Bankers in quandary with Congress on foreign loans
Bankers these days are lamenting the expedient shortness of some politicians' memories. What causes such concern is the move within Congress to restrict their international lending.
It was only a few years back, they note, that numerous congressmen and certainly many high government officials were praising the banks for their ability to recycle petrodollars of the OPEC oil cartel.
Today, however, the House Banking Committee will be reporting out to the full House a bill that American Bankers Association spokesman Fritz Elmendorf expects to include ''unbearable conditions'' connected with foreign loans.
''Congress always has to blame someone else than itself,'' said Richard D. Hill, chairman of the executive committee of the Bank of Boston. ''They want to divert attention to someone else.''
Whatever, the basic purpose of the bill under consideration is to enlarge the resources of the International Monetary Fund (IMF). This is much sought by the bankers. With the slump in the world economy, many developing countries have not been able to keep up with repayments on their debts - debts that worldwide exceed $600 billion.
If the IMF has enough money, the bankers argue, it will have greater leverage to insist that countries needing balance-of-payments loans adopt economic stringency and reforms. Moreover, these IMF loans will help provide the extra funds needed until a nation's balance of payments is brought into surplus.
Some critics call the enlargement of IMF quotas a ''bailout'' for commercial banks. Mr. Hill disputes that, noting that in most rescue packages so far, the commercial bank lenders have been required ''to put up additional money equal to or greater than that put up by the IMF.''
Another charge is that by being greedy in their lending, the banks risked the safety of the international financial system.
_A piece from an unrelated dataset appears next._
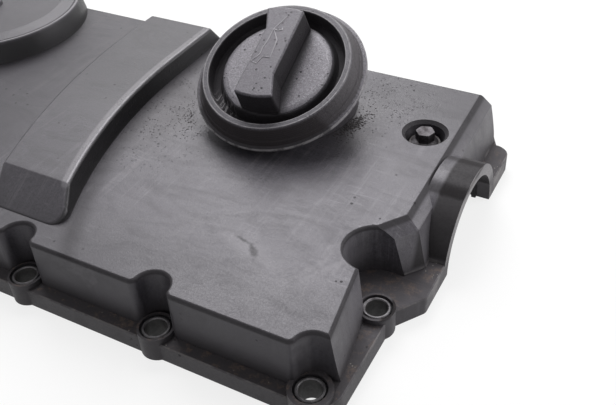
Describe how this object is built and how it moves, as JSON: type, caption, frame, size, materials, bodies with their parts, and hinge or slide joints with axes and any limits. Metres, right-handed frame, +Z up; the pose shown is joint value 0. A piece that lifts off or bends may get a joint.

Reacting to these charges, the House committee bill will require banks to set aside special reserves on outstanding loans to countries not making payments on them and not cooperating with the IMF. These reserves would not count as part of a bank's capital. That would shrink the its ability to make loans. The reserve would amount to 10 percent of the delinquent loans the first year, and an incremental 15 percent each subsequent year.
''This is a punishment,'' Mr. Hill noted in an interview. ''It is saying the banks were too careless and lent too much money.''
After looking at the history of international bank lending, Mark Hulbert, in a study for the CATO Institute, concludes that ''the government's policy for several decades has been to encourage and promote such lending, and the responsibility for the failures of that policy in large part must rest squarely with the government itself.''
When the government has attempted to discourage excessive foreign lending in the past, the commercial banks have on the whole acted prudently, he notes. ''Given the 'cheerleader' attitude the government took toward foreign lending, the banks acted rationally.''
The members of the House Banking Committee are further implying with their legislation that they do not trust Washington's trio of bank regulators. That trio suggested a nonlegislative program to improve the supervision and regulation of international lending. The Senate version of the IMF quota bill accepts the regulators' plan.
Mr. Hill does not object to the five-point regulators' plan, but says that ''for Congress to freeze this into law for all time is a big mistake. It will discourage the regional banks from participating in these international loans, and that would be harmful.''
Executives of major international banks, such as Mr. Hill, are eager to stop banks from such centers as Atlanta, Miami, Seattle, and other medium-sized cities from withdrawing from overseas loan syndicates. If such banks jumped ship , it would mean either that more of the loan burden would fall on the big banks or that the developing nations faced serious cutbacks in the availability of funds. This would in turn force these nations to suspend servicing their loans or to slash imports further, hitting US products.
Thus the problem today is to get the developing countries into good enough shape that bank lending can be moderated without upsetting the international economy. There is still a chance of some nation's being unable to make payments on its debts. Anthony Solomon, president of the Federal Reserve Bank of New York , warned a bunch of Boston economists about this danger last week, according to one of those at the so-called ''off-the-record'' session.
Mr. Hulbert suggests that the government launch an official policy of discouraging lending to the developing countries at past rates of growth, including some requirement that banks share in any costs to the US of bailing out insolvent governments. Mr. Hill thinks the banks have learned any necessary lesson and, moreover, that economic recovery and lower interest rates in the US economy will make the debt problem ''far less acute'' by this time next year.